We have been round the year and are back to the beginning, a year to forget - but we cannot.

The new year begins with another sunrise over the bay, a hard frost and black ice outside the back door. The salt and grit are down by the gate a hundred yards away. I get out the spade and tweak my back. Welcome to another turn of the wheel.



Daffodils are pushing through in the garden, the paperwhites I and A gave us are in full flower and pumping out scent.



There is other hope, buds on the skimmia, flourishing parsley and even the horseradish is sprouting.




The trees are stark especially the old ash, ivy clad against a blue sky. I wonder if the dieback will get it this year. Should I cut back the ivy which might be a burden on it but then there is so much life in the tangled shoots, bird nests etc - I do not know so do nothing.

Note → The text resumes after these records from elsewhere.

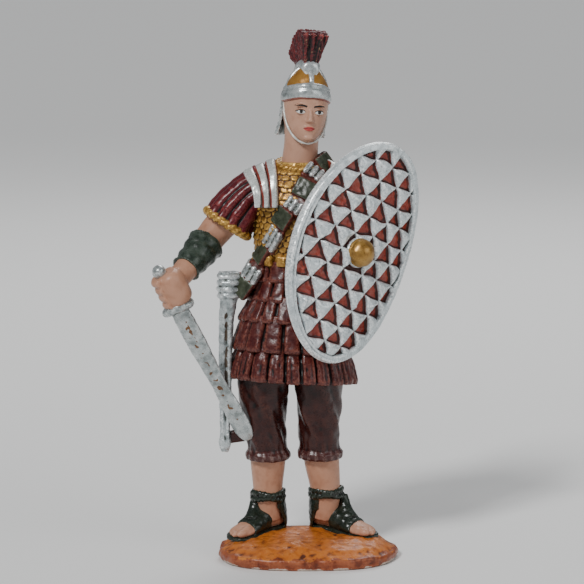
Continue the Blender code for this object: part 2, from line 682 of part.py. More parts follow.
def add_baldric(casting):
    casting.wrap(MAROON, limb(STRAP_HIP, side=Vector((0, 1, 0)), flatness=0.9), 14, 9)
    for back in (False, True):
        plates = baldric_plates(back)
        last = len(plates) - 1
        for i, (spot, facing) in enumerate(plates):
            first, second = plates[max(i - 1, 0)][0], plates[min(i + 1, last)][0]
            run = second - first
            length = run.length / (2 if 0 < i < last else 1)
            side = run.cross(facing).normalized()
            square = i % 2 == 0
            strips = [0.0] if square else [(k - (BAR_COUNT - 1) / 2) * BALDRIC_WIDTH / BAR_COUNT
                                           for k in range(BAR_COUNT)]
            width = BALDRIC_WIDTH / 2 if square else BALDRIC_WIDTH / BAR_COUNT * 0.42
            for shift in strips:
                half = (length * 0.47 * UNIT, width * UNIT, BALDRIC_RISE * UNIT)
                add_box(casting, GREEN if square else SILVER, at(*(spot + side * shift)), run, side, half)


# Head, neck and helmet. They are made facing -Y about the head's own axis and turned together.
HEAD_X, HEAD_Y = -0.85, 2.6
HEAD_PIVOT = 85.0
HEAD_TURN = math.radians(12)
HEAD_LEAN = math.radians(4.5)
NECK = ((-1.6, 3.6, 76.5, 4.1), (-1.5, 3.4, 80.0, 3.75), (-1.2, 2.9, 83.5, 3.6), (-1.0, 2.9, 88.0, 3.7))
# Height, half width, reach to the front and reach to the back
SKULL = ((83.9, 1.3, 4.3, 0.5), (84.5, 2.5, 5.1, 1.8), (86.0, 3.7, 5.45, 3.2), (88.2, 4.35, 5.3, 4.3),
         (90.5, 4.65, 5.2, 5.0), (92.6, 4.75, 5.35, 5.4), (95.0, 4.6, 5.0, 5.4), (97.0, 3.4, 3.6, 4.0))


def head_pose():
    """The head looks a little to its left and leans to the same side."""
    return Matrix.Rotation(HEAD_LEAN, 3, "Y") @ Matrix.Rotation(HEAD_TURN, 3, "Z")


def head_place(x, y, z):
    """A point in the head's own frame, posed with the head."""
    spot = head_pose() @ Vector((x, y, z - HEAD_PIVOT))
    return at(HEAD_X + spot.x, HEAD_Y + spot.y, HEAD_PIVOT + spot.z)


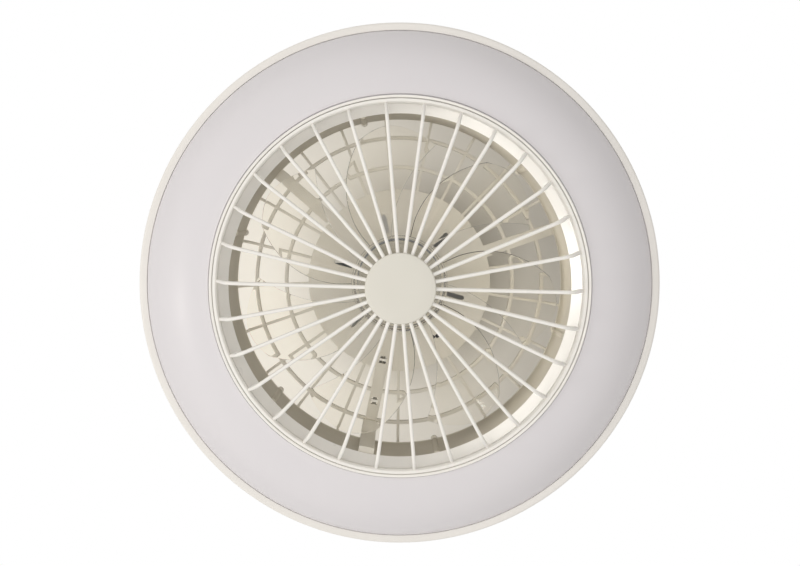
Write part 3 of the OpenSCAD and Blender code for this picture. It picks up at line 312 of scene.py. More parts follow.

Afternoon light filters through the white birches at the far end of the garden and I debate as to whether a further lifting of the canopy would be a good idea. Again I do nothing, yet.


We have a spattering of snow settling on roofs and paths.
The plastic heron that is now a great white egret, down by the pond, is no deterrent to the real thing.


So not a lot of gardening to be done but cutting back and manuring, earth too hard and anyway it is cold!
We walk up the back field - it is safer than on hard icy surfaces though boots and wellies go through the frozen crust where it is wet. 

Looking back the sun is starting to go down behind our small copse, silhouetting the branches and twigs. 
The 2020 wheel has turned, now for the 2021 wheel and pray we do not get a puncture.